SPECTRUM Milesago reviews

Showing all collaborators reviews and last reviews preview | Show all reviews/ratings

Collaborators/Experts Reviews

Review by GruvanDahlman
4 stars Australian prog is not overly reviewed on PA. At least that is my conception. It may be wrong but I might be right. It seems, however, that Spectrum is not one of the most listened to bands on this site. Apart from a very precious few ratings and even fewer written reviews there seems to be little attention given to these proggers from Oz.

I bought myself this album as a christmas present back in 2009. The deluxe Aztec edition, I might add. Now, I am not reviewing that edition, though I strongly advise you to get a hold of it if you can. This review regards the original album as it appeared upon release in 1971.

The first thing to say about this album is that it is very raw and dirty, as far as the production is concerned. It is very heavy in parts, in no small part due to the excellent organ and guitar, of which both are very distorted. This fact makes me really enjoy the album. The rawness, alongside the quite impressive musical vision, gives the album an edge. I could compare it to a more progressive Deep Purple, circa 1970 - 1971. Overall, the musical ability is great. The vocals are heartfelt and gritty and the instrumentation is very well performed.
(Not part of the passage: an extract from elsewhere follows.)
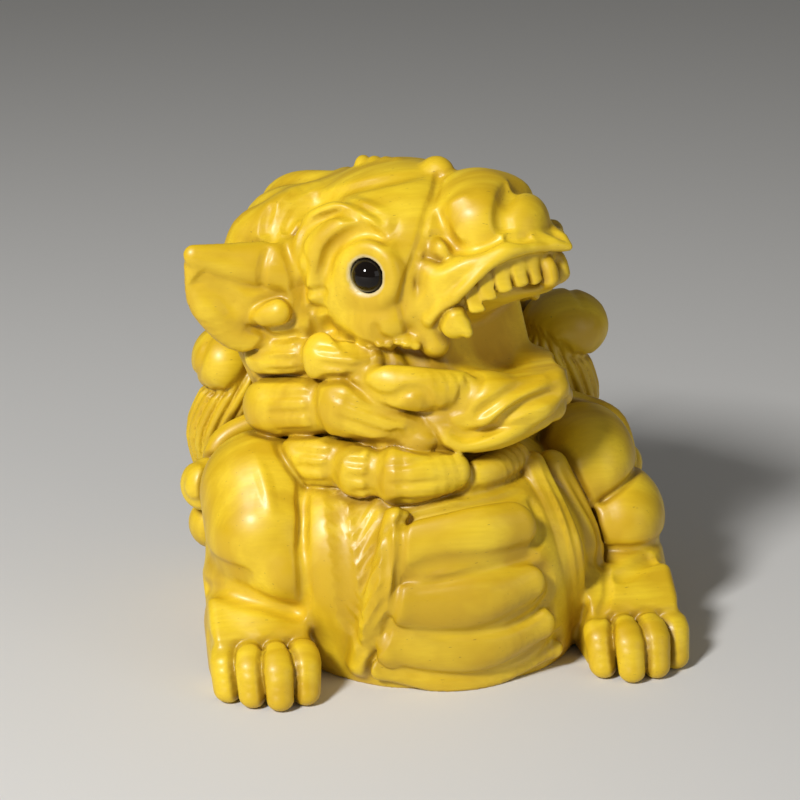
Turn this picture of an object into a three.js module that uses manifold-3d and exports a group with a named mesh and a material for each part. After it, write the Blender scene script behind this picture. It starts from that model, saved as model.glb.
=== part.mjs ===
// A seated pixiu carved from one block of boxwood, with two glass beads set in as eyes.
// Millimetres, +Z up. The figure faces -Y, and its own right side is at -X.
import * as THREE from "three";
import { mergeVertices } from "three/addons/utils/BufferGeometryUtils.js";
import Module from "manifold-3d";

// Driving dimensions
const FIGURE_HEIGHT = 52.8; // from the floor to the knob on the crown
const EYE_DIAMETER = 3.6; // of a glass bead
const EYE_CLEARANCE = 0.3; // between a bead and the socket drilled for it
const EYE_PROUD = 0.9; // how far a bead stands out of its eyelid ring
const HEAD_TURN = 52; // degrees, towards the figure's own left
const HEAD_LIFT = 15; // degrees, chin up
const HEAD_SHARE = 0.98; // size of the head against the size it is drawn at

// How finely the forms are faceted
const FACET = 3.2; // side of a facet on the large forms
const FINE = 2.3; // forms of a smaller radius are cut with few facets
const FINEST = 1.6; // and those below this radius with the fewest
const SHORTEST = 0.55; // edges shorter than this, left where forms join, are closed up

// The carving is drawn on a figure of this height, and grows with the real one.
const DRAWN_HEIGHT = 52.8;
const unit = FIGURE_HEIGHT / DRAWN_HEIGHT;

const wasm = await Module();
wasm.setup();

const radians = THREE.MathUtils.degToRad;
const RIGHT = 1;
const LEFT = -1;
const bothSides = (make) => [...make(RIGHT), ...make(LEFT)];

// Places on the body are x, y, z. Those drawn for one side are given as outward, y, z.
const point = (p) => new THREE.Vector3(...p).multiplyScalar(unit);
const onBody = (side) => ([out, y, z]) => [-side * out, y, z];

// Places on the head are forward, out to the side, up
const HEAD_MIDDLE = [-3.2, -3.4, 37.8];
const onHead = (side) => ([forward, out, up]) => [forward, -side * out, up];
const headMatrix = new THREE.Matrix4()
  .makeTranslation(...point(HEAD_MIDDLE))
  .multiply(new THREE.Matrix4().makeRotationZ(radians(HEAD_TURN - 90)))
  .multiply(new THREE.Matrix4().makeRotationY(radians(-HEAD_LIFT)))
  .multiply(new THREE.Matrix4().makeScale(HEAD_SHARE, HEAD_SHARE, HEAD_SHARE));

// A closed geometry as a solid that can be joined and cut
function solid(geometry) {
  const bare = new THREE.BufferGeometry();
  bare.setAttribute("position", geometry.getAttribute("position"));
  bare.setIndex(geometry.getIndex());
  const merged = mergeVertices(bare, 1e-4);
  return new wasm.Manifold(
    new wasm.Mesh({
      numProp: 3,
      vertProperties: new Float32Array(merged.getAttribute("position").array),
      triVerts: new Uint32Array(merged.getIndex().array),
    }),
  );
}

const join = (solids) => solids.reduce((whole, piece) => whole.add(piece));

// The solid with its very short edges closed up, and with solid wood in any pocket sealed inside.
// An edge is drawn together to its middle, but only where the surface stays closed and no facet
// beside it turns over.
function tidied(whole) {
  const { vertProperties, triVerts } = whole.getMesh();
  const places = [];
  for (let i = 0; i < vertProperties.length; i += 3) {
    places.push(new THREE.Vector3().fromArray(vertProperties, i));
  }
  const corners = [];
  for (let i = 0; i < triVerts.length; i += 3) {
    corners.push([...triVerts.subarray(i, i + 3)]);
  }
  const around = places.map(() => new Set());
  corners.forEach((trio, facet) => trio.forEach((vertex) => around[vertex].add(facet)));

  const normal = ([a, b, c]) => b.clone().sub(a).cross(c.clone().sub(a));
  const near = (vertex) => new Set([...around[vertex]].flatMap((facet) => corners[facet]));
  const shared = (a, b) => [...near(a)].filter((v) => v !== a && v !== b && near(b).has(v));

  function turnsOver(facet, a, b, middle) {
    const before = normal(corners[facet].map((v) => places[v]));
    const after = normal(corners[facet].map((v) => (v === a || v === b ? middle : places[v])));
    const steep = after.dot(before) < 0.5 * after.length() * before.length();
    return steep || after.length() < 1e-3;
  }

  function closeUp(a, b) {
    const middle = places[a].clone().lerp(places[b], 0.5);
    const lost = [...around[a]].filter((facet) => around[b].has(facet));
    const kept = [...around[a], ...around[b]].filter((facet) => !lost.includes(facet));
    const staysClosed = lost.length === 2 && shared(a, b).length === 2;
    if (!staysClosed || kept.some((facet) => turnsOver(facet, a, b, middle))) return;
    places[a] = middle;
    for (const facet of lost) {
      corners[facet].forEach((v) => around[v].delete(facet));
      corners[facet] = null;
    }
    for (const facet of around[b]) {
      corners[facet] = corners[facet].map((v) => (v === b ? a : v));
      around[a].add(facet);
    }
    around[b].clear();
  }

  for (const share of [0.25, 0.5, 0.75, 1]) {
    for (let facet = 0; facet < corners.length; facet++) {
      for (const from of [0, 1, 2]) {
        if (!corners[facet]) break;
        const a = corners[facet][from];
        const b = corners[facet][(from + 1) % 3];
        if (places[a].distanceTo(places[b]) < share * SHORTEST * unit) closeUp(a, b);
      }
    }
  }

  // The outer surface is what can be reached from its highest place.
  const used = corners.filter(Boolean).flat();
  const outside = new Set();
  const waiting = [used.reduce((top, v) => (places[v].z > places[top].z ? v : top))];
  while (waiting.length) {
    for (const facet of around[waiting.pop()]) {
      if (!outside.has(facet)) waiting.push(...corners[facet]);
      outside.add(facet);
    }
  }

  const geometry = new THREE.BufferGeometry().setFromPoints(places);
  geometry.setIndex([...outside].flatMap((facet) => corners[facet]));
  return solid(geometry);
}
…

The songs ranges from rock'n'roll (But that's alright) to ballads (Love's my bag), hard rock (What the world needs now) to soaring progressive rock (Milesago) and all epic prog (The sideways saga). It is a great and somewhat eclectic collection of songs, which despite seeming sort of schizoid at first really merges together nicely.

My favorite track on the album has to be "What the world needs now". The track is driven by this unbelievable organ, distorted and played with such emotion. It starts off with this noise, made by the organ, resembling the noise made by the great Jon Lord on "Lazy" (from Made in Japan). It takes off and becomes this really outstanding song. If you are into organ, this is really a track to check out, as is the entire album.

As with any prog from any country, australian prog has it's own flavor and so has Spectrum. It is like a twisted form of british prog and I cannot point my finger at what it is. I do think, however, that in Spectrum's case it is a question of great musical vision, coupled with a psychedelic-progressive will, all mixed with a dose of "to hell with it all" and a sense of humour. It stands on it's own, majestically so. All in all, this album needs to be discovered by more people.

Review by Warthur
3 stars A double album havering between sophisticated progressive music and bluesy psychedelic pop, Spectrum's Milesago isn't some sort of wildly avant-garde cutting-edge thing; it's more like the product of a band who've listened to the Beatles' last few albums an awful lot and decided to see where they could go by mashing up that sort of compositional approach with early 1970s soft rock and pop developments. From the opening of the album, the vocal harmonies in particular feel like they have a certain Beatles touch to them. The other majorly Beatles-y aspect of the album is that, like the White Album, it's a bit of a sprawling album which can be a little inconsistent and is a bit much to listen through all at once, though it's fun enough in its own way.

Latest members reviews

5 stars By the time Milesago was recorded, Spectrum had already established their 'commercial' alter ego Indelible Murtceps, for which Mike Rudd was obliged to write simpler, more coherent songs. This sharpened his skills, and resulted in a much better material for Spectrum's second album. The first album w ... (read more)

Report this review (#722300) | Posted by sl75 | Wednesday, April 11, 2012 | Review Permanlink

4 stars I grew up with this album and have the warmest memories of it as being one of the few Australian Prog albums of the era, certainly in terms of mainstream availability. Very much in the blues-psych-prog style which quite a few Australian bands experimented with, Spectrum's songwriting, Mike Rud ... (read more)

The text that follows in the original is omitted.